Many recruits came from rural areas where they had never been exposed to common childhood illnesses like measles and mumps. In civilian life, these diseases would have circulated through small communities during childhood, building immunity. In army camps, thousands of unexposed adults encountered these viruses for the first time simultaneously. Measles was particularly dangerous because it stripped the lining of the respiratory tract, making soldiers vulnerable to bacterial pneumonia. In later military outbreaks studied in detail, bacterial complications developed in as many as 50% of soldiers with measles, and half or more of those complications were severe or fatal.

Diarrhea and Dysentery: The Top Killers

The single largest category of fatal illness was gastrointestinal disease. Acute diarrhea and dysentery accounted for nearly 30% of all reported illnesses on both sides of the war. The causes were straightforward: contaminated food and water carried bacteria directly into the gut. But the chronic forms of these diseases, the ones that lingered for weeks or months and slowly killed, were likely driven as much by malnutrition as by infection.

Data from the Andersonville prison camp in Georgia offers a concentrated picture of what disease could do. Of the roughly 13,000 Union prisoners who died there, diarrhea alone killed 5,492. Scurvy claimed 3,661 lives, and dysentery killed another 1,305. These prisoners faced the worst possible combination: extreme crowding, no sanitation, and starvation-level rations that destroyed their ability to fight off infection.

Malnutrition Made Everything Worse

The average Civil War soldier ate a monotonous diet built around salted meat, hardtack, and coffee, with almost no fresh fruits or vegetables. This left most men chronically deficient in vitamins A, C, and E, all of which play direct roles in immune function. Vitamin A deficiency increases susceptibility to infectious disease. Vitamin C deficiency causes scurvy and impairs wound healing. Together, these shortfalls meant soldiers’ bodies had fewer defenses against the bacteria and viruses circulating through camp.

Physicians during the war noticed the connection, even without understanding the underlying biology. When fresh vegetables were distributed, cases of diarrhea and dysentery dropped. When supply lines broke down, illness surged. Confederate General Robert E. Lee wrote directly to Richmond warning that his men’s health was failing, that scurvy and typhus were appearing, and that a more generous diet was necessary. For many soldiers, especially in the Confederate Army where supply shortages were more severe, that improved diet never came. Illness accounted for 60% of all Union fatalities and 67% of deaths among Southern troops.

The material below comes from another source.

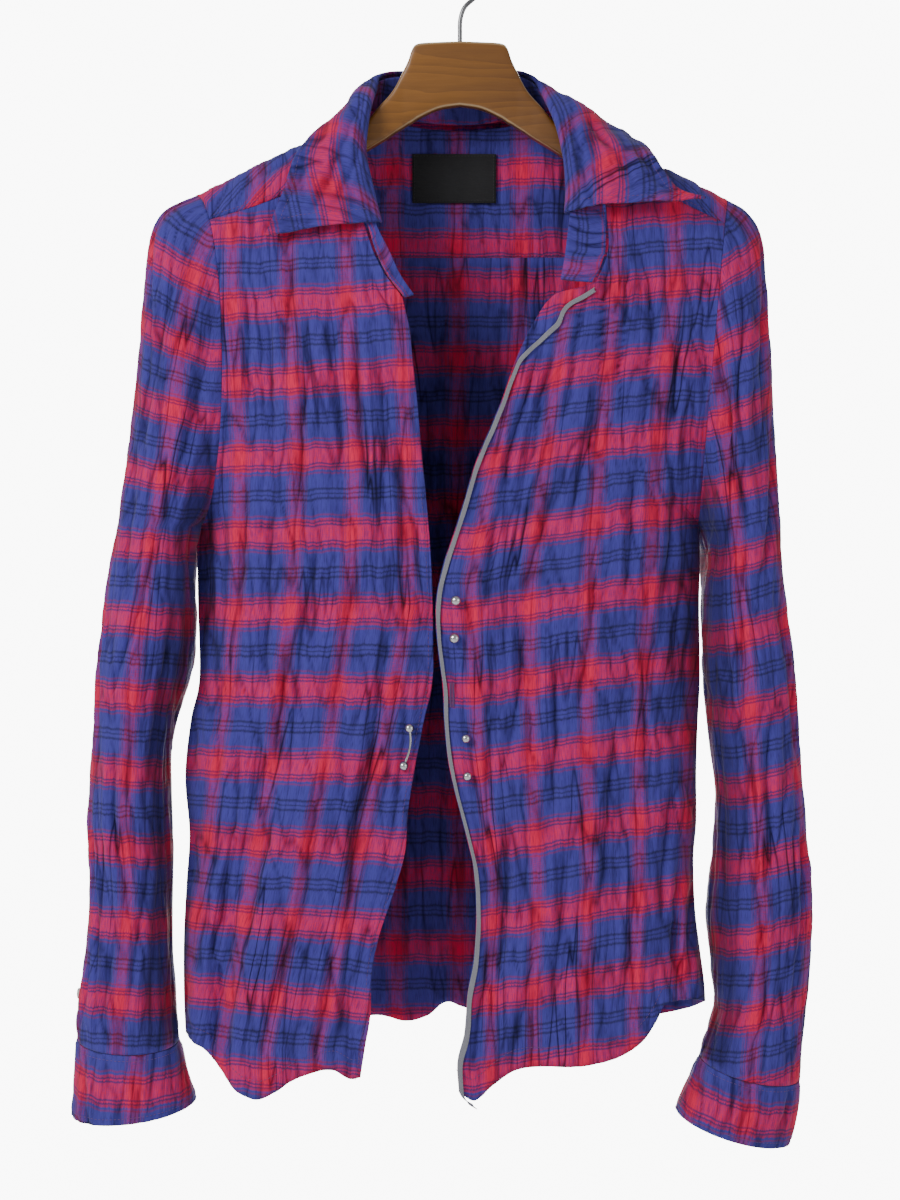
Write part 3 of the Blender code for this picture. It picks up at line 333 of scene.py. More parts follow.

Why Black Soldiers Faced Higher Risk

United States Colored Troops died from disease at rates far exceeding those of white regiments. The reasons were structural. Black soldiers were more frequently assigned to labor-intensive garrison and fatigue duty rather than frontline combat, which meant less time under fire but more time in the disease-ridden camps and fortifications where illness thrived. They also received worse medical care, lower-quality rations, and less adequate equipment. The result was a death profile dramatically skewed toward disease: for every Black soldier killed in battle, roughly nine died of illness.

The “Third Army” That Won the War

Military historians have called infectious disease the “Third Army” of the Civil War, an uncontrollable force that shaped strategy, determined which units could fight, and killed more men than any general on either side. Entire campaigns stalled because regiments were too sick to march. Commanders sometimes lost more men to weeks of encampment than to a single pitched battle.

The scale of death from disease during the Civil War eventually helped push American medicine toward sanitary reform. But for the soldiers living through it, the greatest threat was not the enemy across the field. It was the water they drank, the food they ate, and the invisible pathogens in the camps where they slept.